When 12-year-old Carter Noseworthy picked up a new hobby during the pandemic lockdown, he never dreamed he’d get paid to do it.
The Halifax boy, who has always had an interest in drawing and architecture, decided to teach himself watercolour painting while stuck at home during Nova Scotia’s third wave of COVID-19. He has since taken a brief online course to brush up on his technique.
After starting up an Instagram account for his work and sharing his story with CBC News, he has been working non-stop to keep up with the demand for commissions.
“I’m definitely surprised, ’cause at first, I just went to Michaels [arts and crafts store] one day to experiment with watercolour in one of my sketches and then it just gradually became this business,” he said.
Since getting his first commission in May, he’s now completed close to 40, having sent his original pieces and countless prints all over North America, and across the ocean to countries such as France, Turkey, and Singapore.
Of all the world-famous buildings the aspiring architect has captured on paper, his favourite was the main Parliament building in Canada’s capital city. He said the shapes and colours worked nicely together.
“I’m very lucky, because I’m getting paid for something that I enjoy,” he said.
“I think it’ll help me in the future because those great buildings that I like to draw, they’ve been designed by architects. And if I draw them, it’ll help to understand how to design buildings when I’m older.”

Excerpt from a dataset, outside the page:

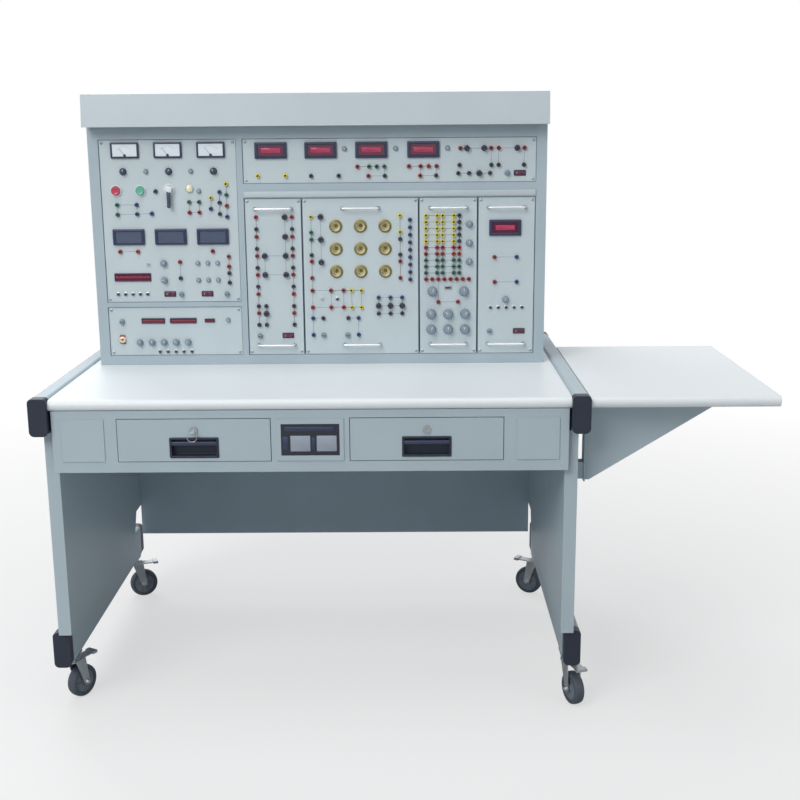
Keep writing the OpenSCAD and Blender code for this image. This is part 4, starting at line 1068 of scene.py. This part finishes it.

But it’s not just iconic landmarks — he’s also had work commissioned by local businesses, like the Waegwoltic Club, and Field Guide restaurant in Halifax.
Then there’s the more sentimental pieces, including an original painting of his school as a year-end gift to his teacher and several commissions to paint people’s childhood homes.
“It made me feel good knowing that they asked me to draw something that they feel connected to,” he said.
Creativity runs in the Noseworthy family. Both his parents are artists in their own right.
His Instagram page is managed with the help of his mother, Colleen Wade Noseworthy, who never ceases to be impressed by her son’s multitude of talents.
“I watch him, and he’s so fast, it’s almost like his hand is moving and he doesn’t even have to think about it,” she said.
“What looks like a scribble, when it’s all put together, they’re windows and doors and fine details. I think that’s just a gift.”
$1 per sale to Autism NS
The price for each original piece varies depending on the amount of time and materials required to make it, but they average around $100. Prints sell for $20 and are sold locally at the Village Emporium in Chester, N.S.
For each piece, Noseworthy donates a dollar to Autism Arts, a program run by Autism Nova Scotia that helps young people on the spectrum explore self-expression through art.
“He has several friends who are on the spectrum, and he knows how important it is to work with art, and what it can do for you,” his mother said.
For now, Noseworthy is tackling one last commission before temporarily scaling back his watercolour business to focus on his next chapter — starting Grade 8.